__WRITTEN PROBLEM__
Would you print the material exactly, starting at its first line and ending at the line holding "round suction mount"?

__PROVIDED DATA__

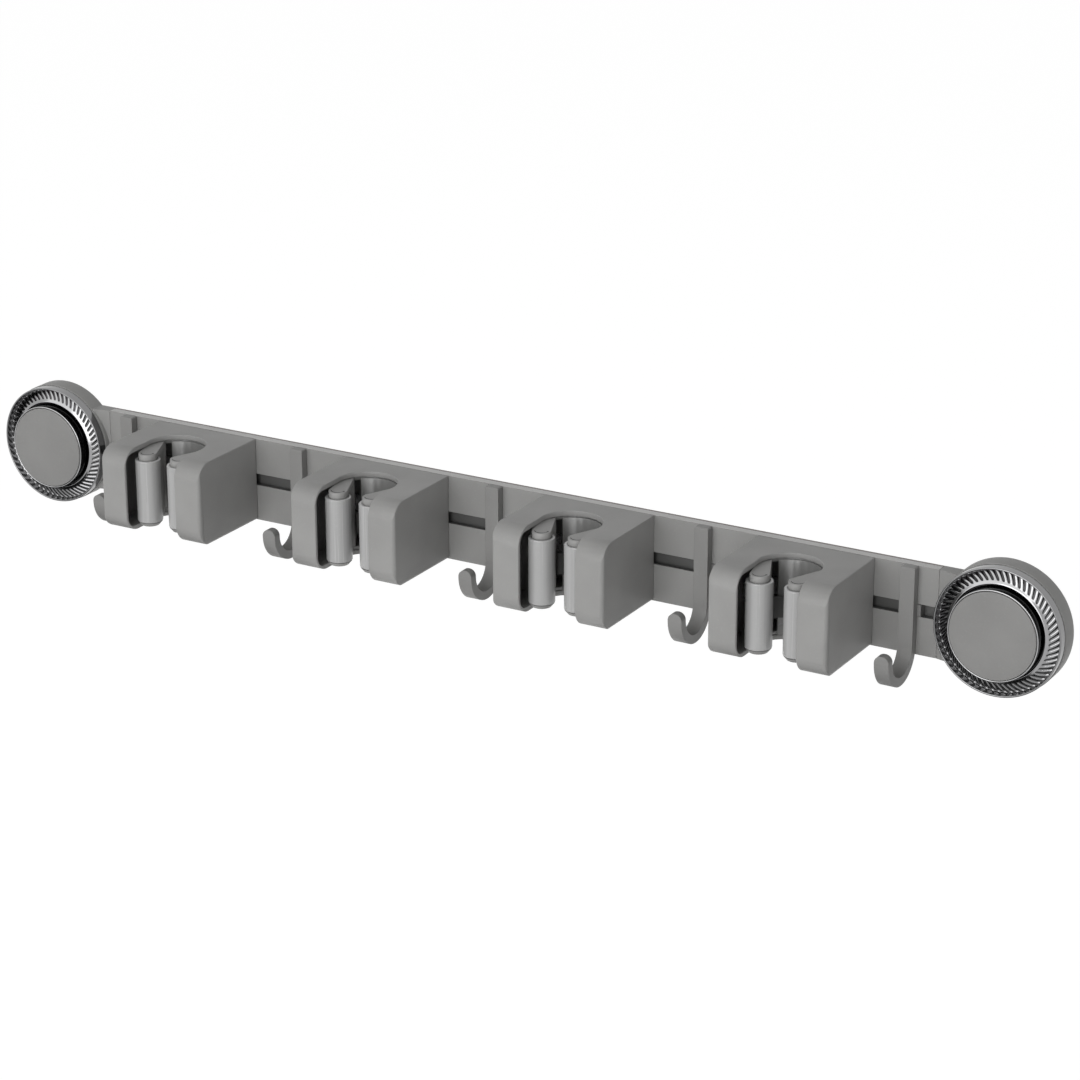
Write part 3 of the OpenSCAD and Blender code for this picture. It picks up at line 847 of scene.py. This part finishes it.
@dataclass
class Mount(Piece):
    """A round suction mount with its fluted ring, its plate and its cup."""

    side: Side = Side.LEFT
    body_edge: float = 0.6
    cad_front: float = 15.5
    ring_r: float = 35.6
    ring_back: float = 3.8
    rim_front: float = 9.5
    rim_w: float = 1.1
    rim_round: float = 0.5
    foot_bevel: float = 0.3
    gutter_rise: float = 0.7
    gutter_round: float = 0.5
    wall_step: float = 2.5
    cone_step: float = 0.32
    band_step: float = 0.4
    dish_r: float = 34.0
    dish_low: float = 5.2
    cone_r: float = 28.2
    cone_front: float = 7.8
    band_r: float = 26.9
    band_front: float = 8.5
    floor_front: float = 6.6
    web_front: float = 8.5
    web_t: float = 1.5
    skirt_r: float = 33.7
    skirt_t: float = 2.0
    skirt_back: float = 1.8
    hub_r: float = 8.0
    bore_r: float = 4.05
    drum_r: float = 25.3
    drum_t: float = 0.8
    drum_round: float = 0.4
    groove_w: float = 0.9
    drum_front: float = 14.8
    plate_r: float = 24.3
    plate_front: float = 15.2
    plate_back: float = 8.8
    plate_edge: float = 0.5
    plate_share: float = 0.6
    plate_steps: int = 192
    cup_steps: int = 160
    cup_front: float = -8.45
    cup_back: float = -12.0
    cup_middle: float = -11.75
    cup_middle_r: float = 10.0
    cup_flat_r: float = 21.2
    cup_round: float = 0.5
    cup_lip_r: float = 30.9
    cup_bead: float = 0.35
    cup_beads: tuple[Point, ...] = ((23.6, -9.2), (26.2, -9.95))
    cup_seal: tuple[Point, ...] = ((28.0, -12.0), (25.0, -11.45), (21.7, -10.9))
    pocket_r: float = 6.8
    pocket_front: float = -8.85
    pocket_back: float = -11.25
    neck_r: float = 4.3
    recess_r: float = 7.5
    recess_front: float = 11.1
    flutes: int = 60
    flute_depth: float = 0.6
    flute_lean: float = 1.2
    flute_share: float = 0.56
    flute_fade: float = 0.16
    flute_power: float = 0.9
    # Shares of painted shade on the ring's rim, drum wall, fluted cone and band, which stand in for their
    # shade and dark reflections
    rim_painted_shade: float = 0.5
    drum_painted_shade: float = 0.95
    cone_painted_shade: float = 0.3
    band_painted_shade: float = 0.2
    near: float = 0.01
    steps_per_flute: int = 12
    centre: Vector = field(default_factory=Vector)
    front: float = 0.0

    def build(self) -> None:
        """Builds and dresses the whole mount."""
        name = self.side.value
        low, high = (Vector(corner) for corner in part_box(f"knob_ring_{name}"))
        self.centre = (low + high) / 2
        self.front = low.y + self.cad_front * MM
        self.carry(f"mount_body_{name}", Finish.MOUNT, Softening(self.body_edge))
        self.carry(f"pull_stud_{name}", Finish.STEEL)
        self.ring()
        self.plate()
        self.cup()

    def place(self, radius: float, ahead: float, angle: float) -> Triple:
        """Where a point of a turned piece lies.

        Args:
            radius: its distance from the axis.
            ahead: its distance ahead of the rail's front.
            angle: its angle round the axis.

        Returns:
            The point, in metres.
        """
        return (
            self.centre.x + radius * math.cos(angle) * MM,
            self.front - ahead * MM,
            self.centre.z + radius * math.sin(angle) * MM,
        )

    def fluted(self, points: Sequence[Point]) -> list[Row]:
        """Sinks leaning flutes into the cone of the dish.

        Args:
            points: the cone's profile, from its outer to its inner end.

        Returns:
            A row function for each point.
        """
        along = (Vector(points[-1]) - Vector(points[0])).normalized()
        last = len(points) - 1
        return [self.flute_row(point, (along.y, -along.x), k / last) for k, point in enumerate(points)]

    def flute_row(self, point: Point, normal: Point, share: float) -> Row:
        """One point of the fluted profile.

        Args:
            point: the point before it is sunk.
            normal: the outward direction there.
            share: how far along a flute it lies, from 0 to 1.

        Returns:
            Its row function.
        """
        if share <= 0 or share >= 1:
            return fixed(point)
        fade = min(1.0, min(share, 1 - share) / self.flute_fade)
        swell = math.sin(fade * math.pi / 2) ** 0.5
        width = self.flute_share * swell
        depth = self.flute_depth * swell

        def row(angle: float) -> Point:
            """Sinks the point at one angle.

            Args:
                angle: the turning angle.

            Returns:
                Its radius and height.
            """
            turn = (angle * self.flutes / math.tau + self.flute_lean * share) % 1.0 - 0.5
            wave = math.cos(math.pi * turn / width) if abs(turn) < width / 2 else 0.0
            sink = wave**self.flute_power
            return (point[0] - normal[0] * depth * sink, point[1] - normal[1] * depth * sink)

        return row

    def ring(self) -> None:
        """Builds the chromed ring with its rim, its fluted dish, its drum and its skirt."""
        rim_r = self.ring_r - self.rim_round
        inside_r = self.ring_r - self.rim_w
        foot = self.ring_back + self.foot_bevel
        top = self.rim_front - self.rim_round
        gutter = self.dish_low + self.gutter_rise
        rim = [
            (self.ring_r, foot),
            *divide([(self.ring_r, foot + HOLD), (self.ring_r, top - HOLD)], self.wall_step),
            *arc((rim_r, top), self.rim_round, 0, 90, 5),
            *arc((inside_r + self.rim_round, top), self.rim_round, 90, 180, 5),
            (inside_r, gutter + HOLD),
            *arc((inside_r - self.gutter_round, gutter), self.gutter_round, 0, -60, 4),
        ]
        cone = divide([(self.dish_r, self.dish_low), (self.cone_r, self.cone_front)], self.cone_step)
        crest = (self.cone_r - HOLD, self.cone_front + HOLD / 2)
        lip = self.drum_r - self.drum_t / 2
        bend = self.drum_round
        low = self.floor_front + bend + HOLD
        high = self.drum_front - self.drum_t / 2 - HOLD
        under = self.floor_front - self.web_t
        inner = [
            *divide([crest, (self.band_r, self.band_front)], self.band_step),
            (self.band_r - 0.3, self.band_front + 0.05),
            (self.drum_r + self.groove_w, self.band_front - 0.4),
            (self.drum_r + self.groove_w - 0.1, self.floor_front + 0.3),
            (self.drum_r + 0.5, self.floor_front),
            *arc((self.drum_r + bend, self.floor_front + bend), bend, 270, 180, 4),
            *divide([(self.drum_r, low), (self.drum_r, high)], self.wall_step),
            *arc((lip, self.drum_front - self.drum_t / 2), self.drum_t / 2, 0, 180, 6),
            (self.drum_r - self.drum_t, self.web_front),
            (self.bore_r, self.web_front),
            (self.bore_r, self.skirt_back),
            (self.hub_r, self.skirt_back),
            (self.hub_r, self.web_front - self.web_t),
            (self.drum_r - self.drum_t, self.web_front - self.web_t),
            (self.drum_r - 0.4, under),
            (self.cone_r, under + 0.4),
            (self.skirt_r - self.skirt_t, self.dish_low - 0.9),
            (self.skirt_r - self.skirt_t, self.skirt_back),
            (self.skirt_r, self.skirt_back),
            (self.skirt_r, self.ring_back),
            (self.ring_r - self.foot_bevel, self.ring_back),
        ]
        name = self.side.value
        rows = [*rim, *self.fluted(cone), *inner]
        count = self.flutes * self.steps_per_flute
        thing = lathe(f"fluted_ring_{name}", rows, count, self.place, closed=True)
        self.paint_ring_shade(thing, len(rim), cone, inner)
        self.fit(thing, f"knob_{name}", "plated", Finish.CHROME, f"knob_ring_{name}")

    def paint_ring_shade(
        self, thing: Object, rim: int, cone: Sequence[Point], inner: Sequence[Point]
    ) -> None:
        """Writes the painted shade of each point of the ring as a mesh attribute: the flutes get darker the
        deeper they sink, and the rim, the band and the drum wall get fixed shares, which paint their shade
        and dark reflections.

        Args:
            thing: the ring.
            rim: how many profile points come before the cone.
            cone: the cone's profile before it is sunk.
            inner: the profile's points after the cone.
        """
        count = self.flutes * self.steps_per_flute
        # Painted shade: the flutes darker the deeper they sink, the rim, the drum wall and the band by
        # fixed shares
        painted_shade = [self.rim_painted_shade] * (rim * count)
        for row, point in zip(self.fluted(cone), cone):
            sunk = (math.dist(row(math.tau * j / count), point) / self.flute_depth for j in range(count))
            painted_shade += [self.cone_painted_shade + (1 - self.cone_painted_shade) * depth for depth in sunk]
        groove_r = self.drum_r + self.groove_w + self.near
        for radius, _ in inner:
            on_drum = self.drum_r - self.near < radius < groove_r
            on_band = groove_r < radius < self.cone_r
            painted_shade += [self.drum_painted_shade if on_drum else self.band_painted_shade * on_band] * count
        thing.data.attributes.new(PAINTED_SHADE_ATTRIBUTE, "FLOAT", "POINT").data.foreach_set("value", painted_shade)

    def plate(self) -> None:
        """Builds the flat round plate that sits in the drum."""
        edge = (self.plate_r - self.plate_edge, self.plate_front - self.plate_edge)
        profile = [
            (0.0, self.recess_front),
            (self.recess_r, self.recess_front),
            (self.recess_r, self.plate_back),
            (self.plate_r, self.plate_back),
            *arc(edge, self.plate_edge, 0, 90, 8),
            (self.plate_r * self.plate_share, self.plate_front),
            (0.0, self.plate_front),
        ]
        name = self.side.value
        thing = lathe(f"knob_plate_{name}", profile, self.plate_steps, self.place)
        self.fit(thing, f"knob_{name}", "plastic", Finish.PLATE, f"knob_disc_{name}")

    def cup(self) -> None:
        """Builds the suction cup behind the body, with its rings and its soft lip."""
        profile = [
            (0.0, self.pocket_back),
            (self.pocket_r, self.pocket_back),
            (self.pocket_r, self.pocket_front),
            (self.neck_r, self.pocket_front),
            (self.neck_r, self.cup_front),
            *arc((self.cup_flat_r, self.pocket_front), self.cup_round, 90, 30, 3),
            *(p for bead in self.cup_beads for p in arc(bead, self.cup_bead, 150, 30, 4)),
            (self.cup_lip_r - 0.3, self.cup_back + 1.25),
            *arc((self.cup_lip_r - 0.2, self.cup_back + 0.7), self.cup_bead, 60, -40, 4),
            (self.cup_lip_r, self.cup_back + 0.1),
            (self.cup_lip_r - 0.7, self.cup_back),
            *self.cup_seal,
            (self.cup_middle_r, self.cup_middle),
            (0.0, self.cup_middle),
        ]
        name = self.side.value
        thing = lathe(f"suction_cup_{name}", profile, self.cup_steps, self.place)
        self.fit(thing, "rack", "pad", Finish.CUP, f"suction_pad_{name}")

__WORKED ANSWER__
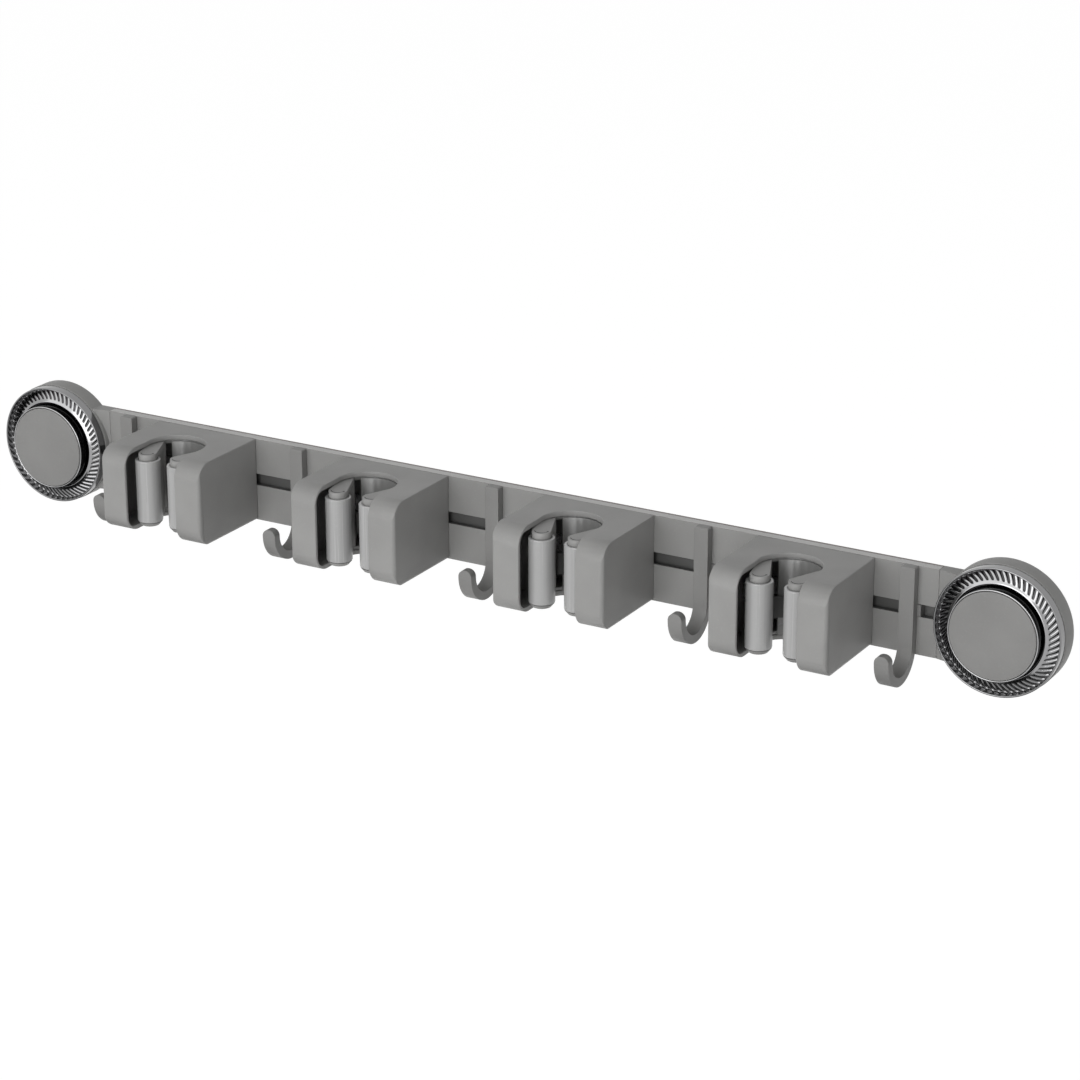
Write part 3 of the OpenSCAD and Blender code for this picture. It picks up at line 847 of scene.py. This part finishes it.
@dataclass
class Mount(Piece):
    """A round suction mount with its fluted ring, its plate and its cup."""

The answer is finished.